> [Directive] From the entries that follow, reproduce exactly and only the lines from the line with "grow = CLEARANCE / MM" to the line with "in imported if", endpoints included.
* BEGIN Raw records *
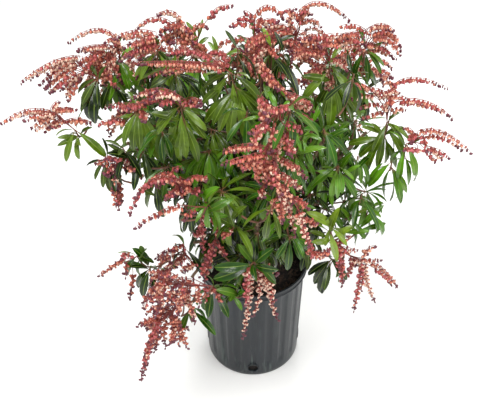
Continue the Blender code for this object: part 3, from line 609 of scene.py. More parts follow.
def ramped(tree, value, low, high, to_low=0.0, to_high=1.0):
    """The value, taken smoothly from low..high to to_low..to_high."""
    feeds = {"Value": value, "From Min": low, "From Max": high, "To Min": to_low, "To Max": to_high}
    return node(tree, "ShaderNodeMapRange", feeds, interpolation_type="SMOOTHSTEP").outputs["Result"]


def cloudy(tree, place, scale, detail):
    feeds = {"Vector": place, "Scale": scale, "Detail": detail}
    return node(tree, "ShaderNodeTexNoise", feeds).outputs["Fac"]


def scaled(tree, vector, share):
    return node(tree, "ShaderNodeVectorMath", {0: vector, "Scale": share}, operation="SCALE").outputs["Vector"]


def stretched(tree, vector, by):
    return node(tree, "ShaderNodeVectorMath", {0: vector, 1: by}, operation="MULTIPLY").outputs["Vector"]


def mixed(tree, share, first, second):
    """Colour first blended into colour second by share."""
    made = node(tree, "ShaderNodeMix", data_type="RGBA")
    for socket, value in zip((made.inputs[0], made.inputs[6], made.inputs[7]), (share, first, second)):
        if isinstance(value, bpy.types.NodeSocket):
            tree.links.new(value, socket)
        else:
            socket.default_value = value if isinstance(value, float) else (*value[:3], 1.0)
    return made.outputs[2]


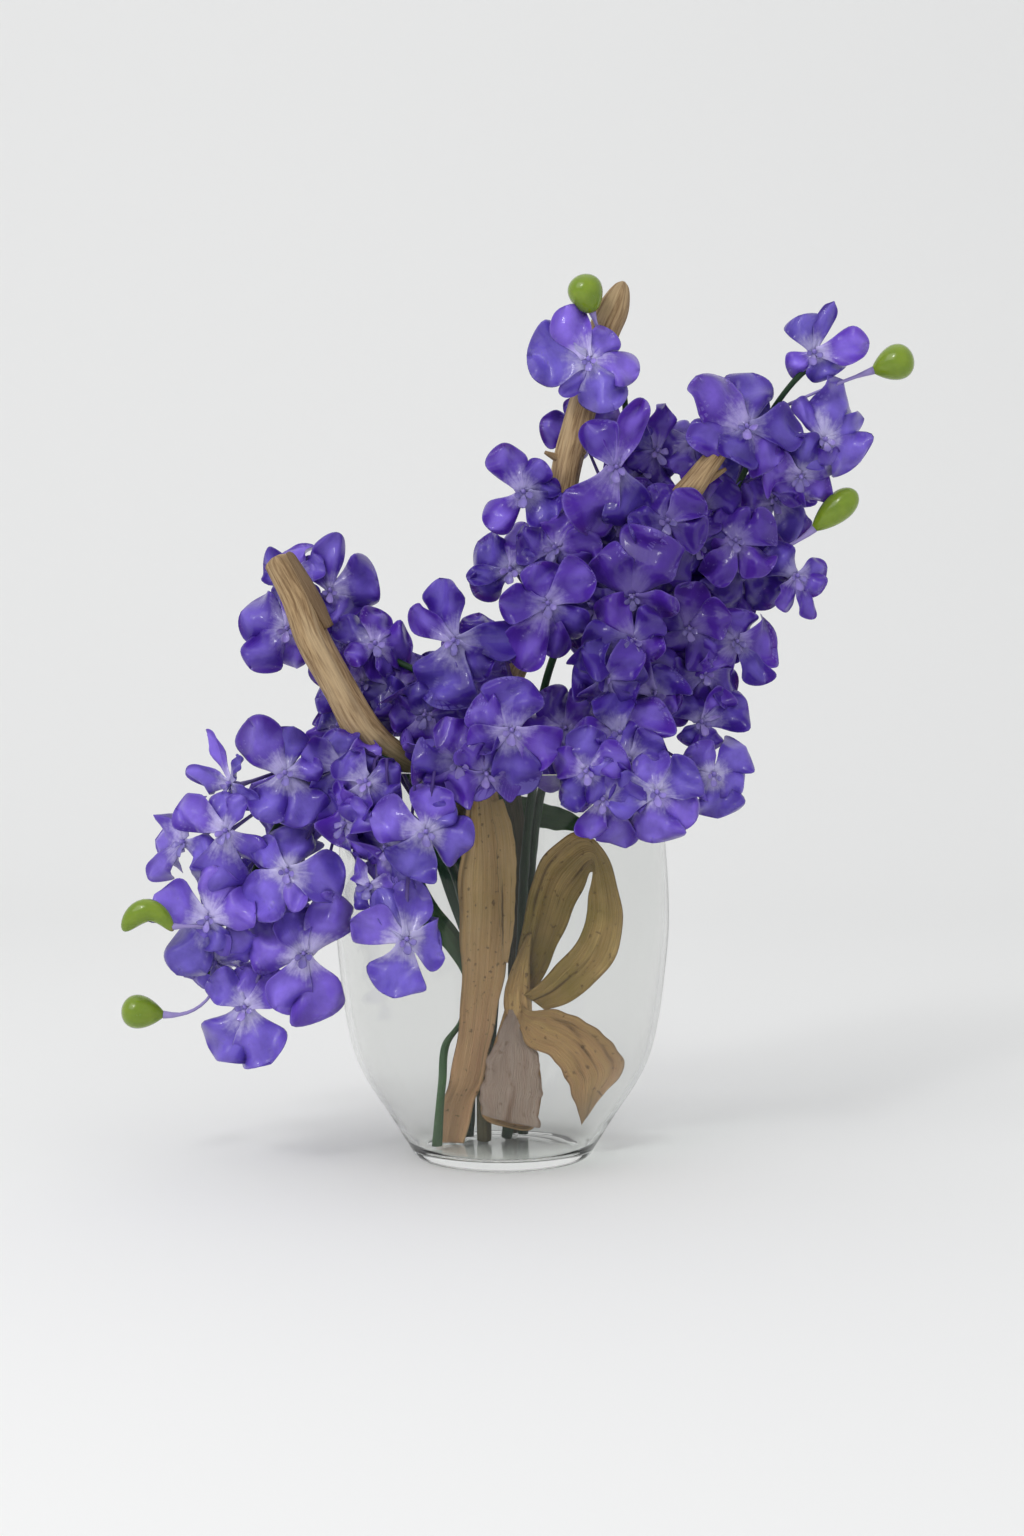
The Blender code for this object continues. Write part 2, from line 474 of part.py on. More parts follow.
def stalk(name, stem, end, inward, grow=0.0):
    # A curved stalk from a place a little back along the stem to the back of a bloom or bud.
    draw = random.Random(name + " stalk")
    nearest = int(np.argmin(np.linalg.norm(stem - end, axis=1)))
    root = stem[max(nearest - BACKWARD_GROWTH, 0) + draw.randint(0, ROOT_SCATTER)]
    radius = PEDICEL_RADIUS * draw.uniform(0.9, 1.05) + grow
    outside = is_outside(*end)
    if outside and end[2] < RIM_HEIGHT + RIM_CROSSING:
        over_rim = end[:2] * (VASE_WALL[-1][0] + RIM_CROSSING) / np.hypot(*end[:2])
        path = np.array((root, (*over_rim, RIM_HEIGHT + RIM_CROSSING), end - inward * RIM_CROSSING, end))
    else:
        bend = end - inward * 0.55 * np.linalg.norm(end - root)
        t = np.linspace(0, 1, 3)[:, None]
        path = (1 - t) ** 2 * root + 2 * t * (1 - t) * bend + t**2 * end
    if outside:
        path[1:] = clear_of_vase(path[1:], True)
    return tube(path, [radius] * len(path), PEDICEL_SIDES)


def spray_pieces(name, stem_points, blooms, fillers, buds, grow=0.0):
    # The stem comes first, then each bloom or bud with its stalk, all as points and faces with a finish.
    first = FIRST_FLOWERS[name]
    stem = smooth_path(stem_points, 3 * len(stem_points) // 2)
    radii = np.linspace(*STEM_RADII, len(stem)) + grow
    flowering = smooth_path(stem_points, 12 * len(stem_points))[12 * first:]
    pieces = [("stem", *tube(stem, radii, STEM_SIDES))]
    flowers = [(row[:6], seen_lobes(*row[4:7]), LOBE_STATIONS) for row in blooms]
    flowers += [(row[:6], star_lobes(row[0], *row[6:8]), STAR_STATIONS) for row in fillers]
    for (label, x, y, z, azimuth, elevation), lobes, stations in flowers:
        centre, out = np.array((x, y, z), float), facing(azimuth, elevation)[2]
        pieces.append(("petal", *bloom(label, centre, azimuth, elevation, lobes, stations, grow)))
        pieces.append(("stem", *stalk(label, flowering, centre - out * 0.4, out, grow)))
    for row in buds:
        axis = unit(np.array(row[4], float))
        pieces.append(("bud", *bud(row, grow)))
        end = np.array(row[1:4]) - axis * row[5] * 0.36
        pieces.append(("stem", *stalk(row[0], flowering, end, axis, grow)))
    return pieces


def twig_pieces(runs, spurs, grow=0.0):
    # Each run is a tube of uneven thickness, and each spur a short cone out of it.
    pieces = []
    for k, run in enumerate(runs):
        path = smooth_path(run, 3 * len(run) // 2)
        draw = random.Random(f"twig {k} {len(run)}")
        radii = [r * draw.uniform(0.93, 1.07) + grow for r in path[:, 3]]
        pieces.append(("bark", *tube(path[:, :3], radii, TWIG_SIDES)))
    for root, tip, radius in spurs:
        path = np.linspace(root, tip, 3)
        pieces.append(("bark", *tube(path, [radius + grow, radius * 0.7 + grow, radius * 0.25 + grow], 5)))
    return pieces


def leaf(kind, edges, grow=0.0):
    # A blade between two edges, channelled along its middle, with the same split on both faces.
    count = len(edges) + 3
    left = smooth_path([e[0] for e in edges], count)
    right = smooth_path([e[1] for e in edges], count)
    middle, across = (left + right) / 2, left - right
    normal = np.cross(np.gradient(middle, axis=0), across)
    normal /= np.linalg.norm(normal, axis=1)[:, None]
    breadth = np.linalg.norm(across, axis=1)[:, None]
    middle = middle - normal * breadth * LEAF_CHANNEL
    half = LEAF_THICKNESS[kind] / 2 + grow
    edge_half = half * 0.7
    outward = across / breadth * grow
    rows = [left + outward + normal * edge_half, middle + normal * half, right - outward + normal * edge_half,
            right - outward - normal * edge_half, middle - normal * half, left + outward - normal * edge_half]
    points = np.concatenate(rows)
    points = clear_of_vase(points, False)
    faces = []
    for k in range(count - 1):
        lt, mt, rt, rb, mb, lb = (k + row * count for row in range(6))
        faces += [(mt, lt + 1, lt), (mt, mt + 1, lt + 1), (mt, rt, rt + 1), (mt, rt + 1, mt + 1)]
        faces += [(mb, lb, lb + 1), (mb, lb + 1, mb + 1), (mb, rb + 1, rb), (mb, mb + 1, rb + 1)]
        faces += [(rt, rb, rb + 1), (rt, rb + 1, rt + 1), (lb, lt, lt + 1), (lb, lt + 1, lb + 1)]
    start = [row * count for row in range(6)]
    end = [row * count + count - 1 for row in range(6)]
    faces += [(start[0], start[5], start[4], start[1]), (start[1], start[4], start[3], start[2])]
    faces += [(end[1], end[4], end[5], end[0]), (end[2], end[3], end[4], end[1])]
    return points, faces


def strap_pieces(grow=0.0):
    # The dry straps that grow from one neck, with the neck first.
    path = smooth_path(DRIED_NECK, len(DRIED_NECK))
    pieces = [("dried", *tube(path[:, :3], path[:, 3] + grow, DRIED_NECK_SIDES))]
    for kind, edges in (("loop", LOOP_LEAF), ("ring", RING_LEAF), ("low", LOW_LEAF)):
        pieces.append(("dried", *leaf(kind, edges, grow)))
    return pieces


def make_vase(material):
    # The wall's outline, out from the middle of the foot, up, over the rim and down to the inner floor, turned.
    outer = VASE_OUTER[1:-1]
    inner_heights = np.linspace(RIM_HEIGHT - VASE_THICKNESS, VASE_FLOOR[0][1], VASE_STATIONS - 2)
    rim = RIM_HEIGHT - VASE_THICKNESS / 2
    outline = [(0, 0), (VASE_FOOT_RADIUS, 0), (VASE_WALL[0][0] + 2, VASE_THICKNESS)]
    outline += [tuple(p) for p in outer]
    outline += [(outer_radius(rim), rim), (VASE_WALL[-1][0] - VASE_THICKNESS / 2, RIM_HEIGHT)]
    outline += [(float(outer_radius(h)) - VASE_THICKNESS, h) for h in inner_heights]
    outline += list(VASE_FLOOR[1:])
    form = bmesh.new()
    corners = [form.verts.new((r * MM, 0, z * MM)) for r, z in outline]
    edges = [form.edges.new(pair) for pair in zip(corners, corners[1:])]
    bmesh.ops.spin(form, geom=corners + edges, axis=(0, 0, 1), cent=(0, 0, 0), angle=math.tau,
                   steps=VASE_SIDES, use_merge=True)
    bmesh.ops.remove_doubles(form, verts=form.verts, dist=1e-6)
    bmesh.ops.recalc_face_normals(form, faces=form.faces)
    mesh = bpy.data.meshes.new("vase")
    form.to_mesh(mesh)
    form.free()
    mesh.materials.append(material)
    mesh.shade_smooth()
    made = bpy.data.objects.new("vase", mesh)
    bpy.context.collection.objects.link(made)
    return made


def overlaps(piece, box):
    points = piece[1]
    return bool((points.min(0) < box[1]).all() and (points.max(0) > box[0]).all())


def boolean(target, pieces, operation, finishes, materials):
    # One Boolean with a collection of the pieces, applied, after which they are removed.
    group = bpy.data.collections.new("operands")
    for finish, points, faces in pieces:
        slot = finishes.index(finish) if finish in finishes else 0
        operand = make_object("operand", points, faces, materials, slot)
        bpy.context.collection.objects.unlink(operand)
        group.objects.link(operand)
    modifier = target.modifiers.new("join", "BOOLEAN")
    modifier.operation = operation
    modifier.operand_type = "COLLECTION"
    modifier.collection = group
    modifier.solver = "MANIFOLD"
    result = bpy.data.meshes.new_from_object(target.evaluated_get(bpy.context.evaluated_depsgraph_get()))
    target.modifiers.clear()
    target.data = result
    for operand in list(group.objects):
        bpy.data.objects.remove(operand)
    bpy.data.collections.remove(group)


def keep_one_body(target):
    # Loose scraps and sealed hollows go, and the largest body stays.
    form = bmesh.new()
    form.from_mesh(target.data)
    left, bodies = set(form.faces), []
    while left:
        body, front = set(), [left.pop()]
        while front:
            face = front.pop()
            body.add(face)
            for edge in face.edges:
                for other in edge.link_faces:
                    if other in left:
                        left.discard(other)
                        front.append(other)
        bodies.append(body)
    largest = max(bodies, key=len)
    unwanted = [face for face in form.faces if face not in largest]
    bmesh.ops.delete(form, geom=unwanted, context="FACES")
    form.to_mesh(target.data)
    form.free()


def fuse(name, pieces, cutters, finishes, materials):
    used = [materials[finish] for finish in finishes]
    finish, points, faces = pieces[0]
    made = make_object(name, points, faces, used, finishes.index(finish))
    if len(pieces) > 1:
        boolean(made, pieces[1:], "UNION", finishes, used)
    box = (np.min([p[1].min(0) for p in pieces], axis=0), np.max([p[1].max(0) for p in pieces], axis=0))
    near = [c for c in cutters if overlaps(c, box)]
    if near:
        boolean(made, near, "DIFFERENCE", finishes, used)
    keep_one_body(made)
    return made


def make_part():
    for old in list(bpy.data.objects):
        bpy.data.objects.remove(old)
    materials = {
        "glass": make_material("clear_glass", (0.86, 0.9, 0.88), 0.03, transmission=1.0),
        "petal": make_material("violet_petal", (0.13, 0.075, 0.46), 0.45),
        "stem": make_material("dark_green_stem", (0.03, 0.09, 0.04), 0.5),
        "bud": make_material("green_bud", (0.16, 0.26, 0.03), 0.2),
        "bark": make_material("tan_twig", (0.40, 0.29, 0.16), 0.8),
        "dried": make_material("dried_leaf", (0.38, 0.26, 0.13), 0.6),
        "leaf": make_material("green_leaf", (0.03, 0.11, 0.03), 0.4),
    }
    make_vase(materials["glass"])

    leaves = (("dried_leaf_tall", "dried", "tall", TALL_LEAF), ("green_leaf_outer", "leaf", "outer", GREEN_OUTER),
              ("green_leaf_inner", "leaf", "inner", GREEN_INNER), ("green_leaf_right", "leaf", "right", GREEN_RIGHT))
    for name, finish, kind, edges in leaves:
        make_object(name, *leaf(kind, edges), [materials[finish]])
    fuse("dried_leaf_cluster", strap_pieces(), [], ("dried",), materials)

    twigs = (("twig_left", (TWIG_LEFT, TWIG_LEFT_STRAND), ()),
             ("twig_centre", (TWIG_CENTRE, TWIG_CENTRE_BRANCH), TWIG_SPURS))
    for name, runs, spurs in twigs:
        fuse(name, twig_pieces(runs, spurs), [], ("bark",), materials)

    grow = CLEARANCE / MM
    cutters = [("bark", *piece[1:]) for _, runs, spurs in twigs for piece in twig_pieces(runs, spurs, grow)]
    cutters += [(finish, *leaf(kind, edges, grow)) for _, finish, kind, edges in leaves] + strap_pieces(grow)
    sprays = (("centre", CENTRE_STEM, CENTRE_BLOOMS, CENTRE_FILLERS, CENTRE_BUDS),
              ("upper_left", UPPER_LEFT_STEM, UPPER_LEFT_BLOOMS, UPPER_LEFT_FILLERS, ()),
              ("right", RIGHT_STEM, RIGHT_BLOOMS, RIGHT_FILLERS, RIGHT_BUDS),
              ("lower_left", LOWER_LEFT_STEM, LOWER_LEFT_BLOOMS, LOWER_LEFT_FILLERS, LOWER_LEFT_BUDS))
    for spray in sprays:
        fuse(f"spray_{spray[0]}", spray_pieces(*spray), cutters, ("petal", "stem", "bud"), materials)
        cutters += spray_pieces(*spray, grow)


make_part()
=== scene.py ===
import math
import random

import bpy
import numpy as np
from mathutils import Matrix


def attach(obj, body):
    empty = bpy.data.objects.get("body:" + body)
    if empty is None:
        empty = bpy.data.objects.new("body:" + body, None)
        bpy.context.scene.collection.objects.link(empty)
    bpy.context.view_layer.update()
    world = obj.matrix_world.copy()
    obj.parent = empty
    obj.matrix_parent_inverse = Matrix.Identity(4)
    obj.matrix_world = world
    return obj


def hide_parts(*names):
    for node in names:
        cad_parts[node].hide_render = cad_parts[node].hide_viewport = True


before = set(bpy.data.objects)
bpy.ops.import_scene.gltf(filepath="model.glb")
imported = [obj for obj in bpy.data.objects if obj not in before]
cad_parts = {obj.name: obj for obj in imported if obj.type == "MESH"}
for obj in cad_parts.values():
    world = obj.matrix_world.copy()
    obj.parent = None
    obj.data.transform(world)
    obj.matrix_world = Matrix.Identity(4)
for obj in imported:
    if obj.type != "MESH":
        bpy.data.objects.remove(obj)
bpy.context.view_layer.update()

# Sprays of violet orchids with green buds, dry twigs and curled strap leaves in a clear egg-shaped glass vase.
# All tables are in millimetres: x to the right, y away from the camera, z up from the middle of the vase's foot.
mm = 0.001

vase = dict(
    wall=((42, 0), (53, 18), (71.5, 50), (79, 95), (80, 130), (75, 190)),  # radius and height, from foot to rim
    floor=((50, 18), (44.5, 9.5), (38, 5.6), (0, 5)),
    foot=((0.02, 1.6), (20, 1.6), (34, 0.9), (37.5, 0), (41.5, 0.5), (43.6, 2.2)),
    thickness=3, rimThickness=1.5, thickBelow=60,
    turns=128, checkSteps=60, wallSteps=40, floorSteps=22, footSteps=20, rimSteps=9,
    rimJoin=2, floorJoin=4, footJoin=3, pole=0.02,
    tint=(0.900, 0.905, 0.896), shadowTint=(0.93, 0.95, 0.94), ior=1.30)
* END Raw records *
> [In response]
    grow = CLEARANCE / MM
    cutters = [("bark", *piece[1:]) for _, runs, spurs in twigs for piece in twig_pieces(runs, spurs, grow)]
    cutters += [(finish, *leaf(kind, edges, grow)) for _, finish, kind, edges in leaves] + strap_pieces(grow)
    sprays = (("centre", CENTRE_STEM, CENTRE_BLOOMS, CENTRE_FILLERS, CENTRE_BUDS),
              ("upper_left", UPPER_LEFT_STEM, UPPER_LEFT_BLOOMS, UPPER_LEFT_FILLERS, ()),
              ("right", RIGHT_STEM, RIGHT_BLOOMS, RIGHT_FILLERS, RIGHT_BUDS),
              ("lower_left", LOWER_LEFT_STEM, LOWER_LEFT_BLOOMS, LOWER_LEFT_FILLERS, LOWER_LEFT_BUDS))
    for spray in sprays:
        fuse(f"spray_{spray[0]}", spray_pieces(*spray), cutters, ("petal", "stem", "bud"), materials)
        cutters += spray_pieces(*spray, grow)


make_part()
=== scene.py ===
import math
import random

import bpy
import numpy as np
from mathutils import Matrix


def attach(obj, body):
    empty = bpy.data.objects.get("body:" + body)
    if empty is None:
        empty = bpy.data.objects.new("body:" + body, None)
        bpy.context.scene.collection.objects.link(empty)
    bpy.context.view_layer.update()
    world = obj.matrix_world.copy()
    obj.parent = empty
    obj.matrix_parent_inverse = Matrix.Identity(4)
    obj.matrix_world = world
    return obj


def hide_parts(*names):
    for node in names:
        cad_parts[node].hide_render = cad_parts[node].hide_viewport = True


before = set(bpy.data.objects)
bpy.ops.import_scene.gltf(filepath="model.glb")
imported = [obj for obj in bpy.data.objects if obj not in before]
cad_parts = {obj.name: obj for obj in imported if obj.type == "MESH"}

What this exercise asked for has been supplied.